The club is made up of more than 50 top enterprises from across the country with annual revenues exceeding NT$20 billion each. Those companies include Chinatrust Financial Holding Co (中信金控) and Uni-President Group (統一集團), who together contribute about 40 percent of the nation's GDP.
"We plan to increase the business tax rate by one to two percentage points above the current 5 percent rate," Lin said.
The amount of cumulative government debt soared to NT$2.6 trillion in 2000 from NT$600 billion in 1990, and the figures are expected to reach NT$3.9 trillion by the end of this year, Lin said, citing ministry statistics.
The government has been running deficits every year since 2000.
This year the budget deficit is estimated to reach some NT$300 billion.
The government predicts its deficit will total NT$292.9 billion next year, NT$11 billion narrower than that estimated for this year, the Executive Yuan said in a statement yesterday.
Tax revenue is expected to rise 6.1 percent from this year, it added.
Tax revenues used to contribute around 60 percent of the nation's annual budget, but the ratio has decreased to 50 percent in recent years because of the economic slowdown, Lin said.
Even so, the proposed increase in the business tax rate would be undertaken with caution in order to avoid harming economic development, he added.

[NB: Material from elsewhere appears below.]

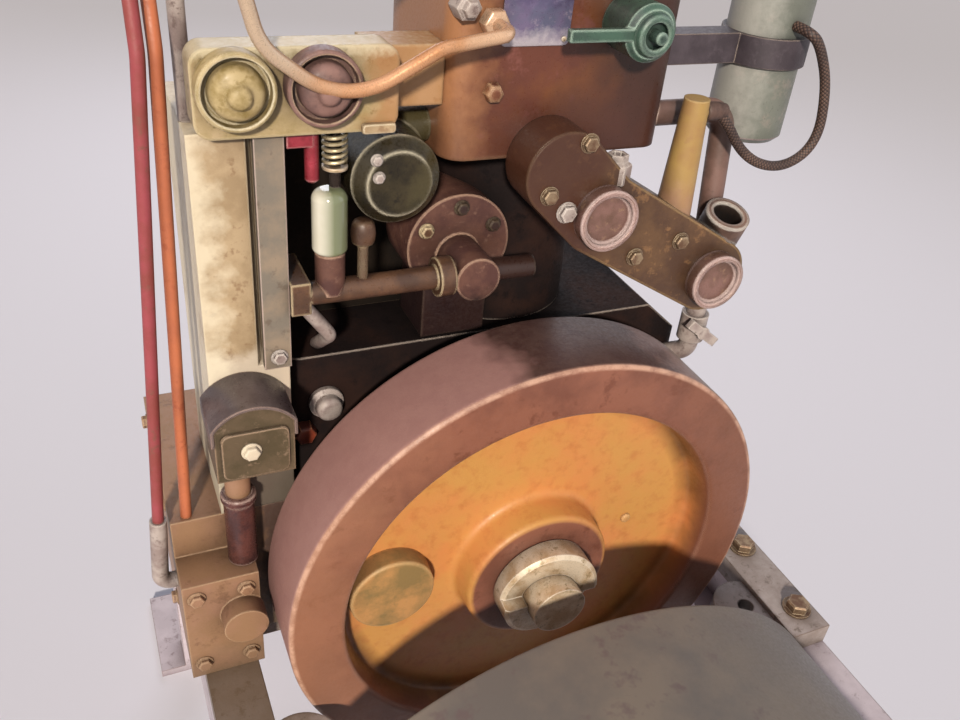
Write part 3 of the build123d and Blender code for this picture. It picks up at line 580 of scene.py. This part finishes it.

In response to suggestions from entrepreneurs to cut or even revoke the inheritance tax, Lin said that a decrease in rates is inevitable, as excessively high marginal rates makes tax collection difficult.
However, revoking the inheritance tax altogether would be impossible, as it would provoke social controversy, he said.
An increase in business tax rates and a reduction of inheritance taxes are included in the midterm measures of the financial reform scheme approved by the Executive Yuan in April last year.
The midterm goals were scheduled to be carried out within one to five years after the scheme was approved.